As incredible a feat it is to run a 7-second e.t. with such a straightforward combo, it is perhaps more incredible to drive it over 30 miles to work the next day.

To ensure that his new Powerglide setup was reliable at the track and on the street, Justin constructed this dual trans-cooler setup complete with dedicated electric fans.
To ensure that his new Powerglide setup was reliable at the track and on the street, Justin constructed this dual trans-cooler setup complete with dedicated electric fans.

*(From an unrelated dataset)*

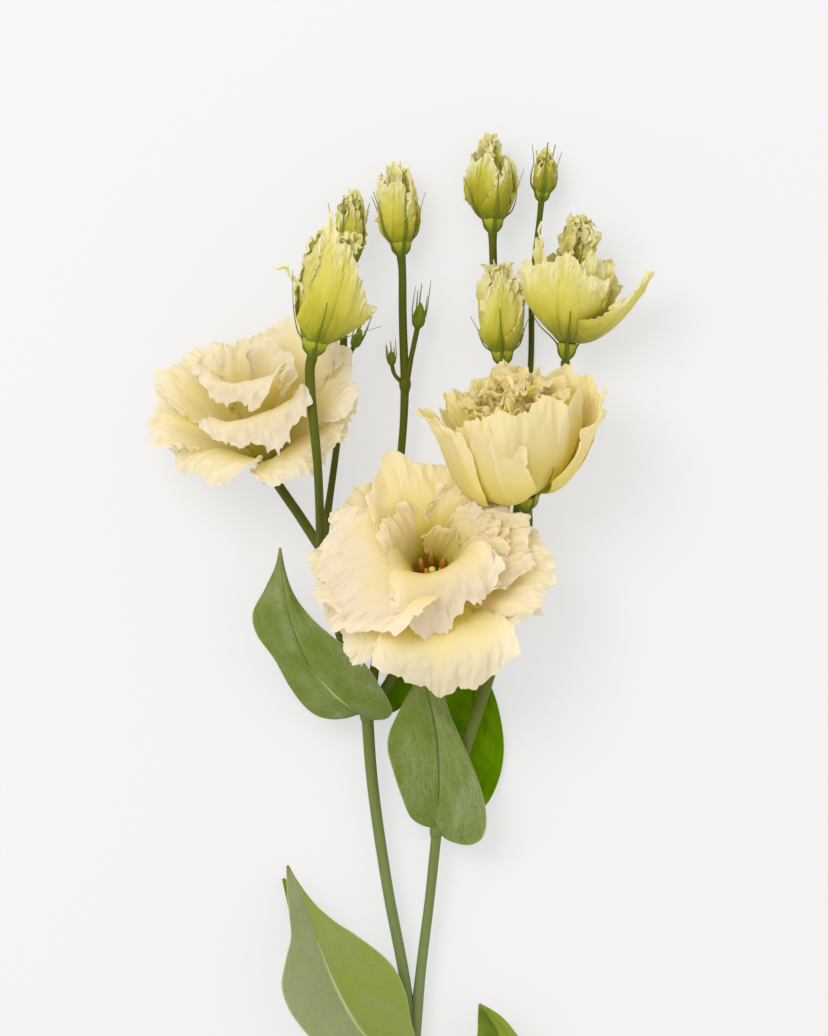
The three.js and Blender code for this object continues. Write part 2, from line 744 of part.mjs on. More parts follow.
const spray = new THREE.Group();
spray.add(meshOf("stems", stems, materials.stem));
spray.add(frontBloom, leftBloom, rightBloom);
spray.add(tallBud, hiddenBud, pairedBud, topBud, lowBud, closedBud, cupBud);
spray.add(tinyBud("tiny_bud_left", [-18.2, 206.8, 11.2], [0.4, 0.92, 0.03], 6, 1.7, 11));
spray.add(tinyBud("tiny_bud_middle", [-6.7, 201.4, 10], [-0.05, 1, 0], 4.6, 1.4, 8));
spray.add(tinyBud("tiny_bud_right", [1, 212.5, 10.2], [0.14, 0.99, 0], 8, 2.1, 15));
for (const [name, shape] of Object.entries(leaves)) {
  spray.add(meshOf(name, blade(leaf(shape), 4, 6), materials.leaf));
}

spray.updateMatrixWorld(true);
const bounds = new THREE.Box3().setFromObject(spray, true);
const middle = bounds.getCenter(new THREE.Vector3());
spray.position.set(-middle.x, -middle.y, -bounds.min.z);

export default spray;
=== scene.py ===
# A cut spray of double lisianthus, lying down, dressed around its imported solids.
# Shapes are worked out in millimetres and become metres where a mesh is made.
import math

import bpy
import numpy as np
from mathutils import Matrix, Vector


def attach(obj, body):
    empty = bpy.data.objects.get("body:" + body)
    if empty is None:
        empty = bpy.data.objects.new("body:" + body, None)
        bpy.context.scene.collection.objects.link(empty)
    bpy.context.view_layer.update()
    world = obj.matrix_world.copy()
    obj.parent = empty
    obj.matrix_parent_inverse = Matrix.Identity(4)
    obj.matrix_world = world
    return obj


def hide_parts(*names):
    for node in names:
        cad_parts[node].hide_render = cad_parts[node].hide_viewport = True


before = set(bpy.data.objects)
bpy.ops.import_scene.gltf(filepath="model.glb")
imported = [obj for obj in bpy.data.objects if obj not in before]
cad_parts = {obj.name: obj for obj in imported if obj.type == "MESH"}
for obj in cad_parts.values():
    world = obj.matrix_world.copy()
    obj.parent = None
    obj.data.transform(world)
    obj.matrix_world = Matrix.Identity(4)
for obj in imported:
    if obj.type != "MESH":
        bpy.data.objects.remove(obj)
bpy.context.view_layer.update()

mm = 0.001
# Every place below counts from the middle of the photograph's foot, on the table. This is where that lies in the frame.
photoFoot = Vector((3.761, -87.002, 0.0))
tableGap = 0.02  # what would sink into the table stops this far above it


# numbers and curves

def smooth(x, low, high):
    x = np.clip((x - low) / (high - low), 0, 1)
    return x * x * (3 - 2 * x)


def noise(x, y, seed):  # smooth, from -1 to 1
    size = 64
    table = np.random.default_rng(seed).uniform(-1, 1, (size, size))
    column = np.floor(x).astype(int)
    row = np.floor(y).astype(int)
    fx = x - column
    fy = y - row
    fx = fx * fx * (3 - 2 * fx)
    fy = fy * fy * (3 - 2 * fy)
    low = table[column % size, row % size] * (1 - fx) + table[(column + 1) % size, row % size] * fx
    high = table[column % size, (row + 1) % size] * (1 - fx) + table[(column + 1) % size, (row + 1) % size] * fx
    return low * (1 - fy) + high * fy


def bezier(points, u):
    a, b, c, d = np.array(points, float)
    u = np.asarray(u, float)[..., None]
    v = 1 - u
    return v**3 * a + 3 * v * v * u * b + 3 * v * u * u * c + u**3 * d


def unit(v):
    return v / np.maximum(np.linalg.norm(v, axis=-1, keepdims=True), 1e-9)


def curveThrough(points, count):  # centripetal, like the solids' stems
    p = np.array([q[:3] for q in points], float)
    radius = np.array([q[3] for q in points], float)
    ends = np.vstack([2 * p[0] - p[1], p, 2 * p[-1] - p[-2]])
    spans = len(p) - 1
    at = np.linspace(0, spans, count)
    span = np.minimum(at.astype(int), spans - 1)
    w = (at - span)[:, None]
    p0, p1, p2, p3 = (ends[span + k] for k in range(4))
    d0, d1, d2 = (np.sqrt(np.linalg.norm(b - a, axis=1, keepdims=True)) for a, b in ((p0, p1), (p1, p2), (p2, p3)))
    m1 = ((p1 - p0) / d0 - (p2 - p0) / (d0 + d1) + (p2 - p1) / d1) * d1
    m2 = ((p2 - p1) / d1 - (p3 - p1) / (d1 + d2) + (p3 - p2) / d2) * d1
    path = p1 + m1 * w + (3 * (p2 - p1) - 2 * m1 - m2) * w**2 + (2 * (p1 - p2) + m1 + m2) * w**3
    return path, radius[span] * (1 - w[:, 0]) + radius[span + 1] * w[:, 0]


# meshes, as lists of parts that are each closed
# growth says how far a point is from the middle line, where its colour starts and how young it is, a yellowing that is
# partly the petal's own colour and partly painted golden shade deep among the petals; fibre is its place

def sheetPart(points, half, growth, fibre):  # a closed blade round a grid of points
    across = np.gradient(points, axis=1)
    along = np.gradient(points, axis=0)
    out = unit(np.cross(across, along)) * half[..., None]
    rows, columns = points.shape[:2]
    index = np.arange(rows * columns).reshape(rows, columns)
    quads = np.stack([index[:-1, :-1], index[:-1, 1:], index[1:, 1:], index[1:, :-1]], -1).reshape(-1, 4)
    rim = np.concatenate([index[0, :-1], index[:-1, -1], index[-1, :0:-1], index[:0:-1, 0]])
    after = np.roll(rim, -1)
    other = rows * columns
    sides = np.stack([rim, rim + other, after + other, after], -1)
    faces = np.concatenate([quads, quads[:, ::-1] + other, sides])
    flat = lambda a: a.reshape(other, -1)
    return {
        "points": np.concatenate([flat(points + out), flat(points - out)]),
        "faces": faces,
        "flatFrom": len(faces) - len(sides),
        "growth": np.vstack([flat(growth)] * 2),
        "fibre": np.vstack([flat(fibre)] * 2),
    }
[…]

“… The car is raw. There’s no denying the power it makes as you can feel it just driving around, even when just cruising it. One reservation I had about going to the Powerglide was how streetable was it really going to be. To combat this, I ordered a second transmission cooler, all new lines and fittings, and fabbed up a twin transmission cooler setup,” Justin explained. “It’s a little heavier than other similar setups but it absolutely works as evidenced by the 180-degree temp going through the traps on the 7.9 pass and no higher than 150 degrees yesterday on the drive to and from work, which includes both interstate and city traffic. The rpm is a little higher than with the 6R80 when cruising at 70 but it’s a small sacrifice for the added reliability the Powerglide offers.”

Reliably running sevens in a twin-turbo Coyote is definitely worth a small sacrifice, but Justin says this ride has just begun. We expect to see this Coyote to push deeper into the sevens as he refines the combination.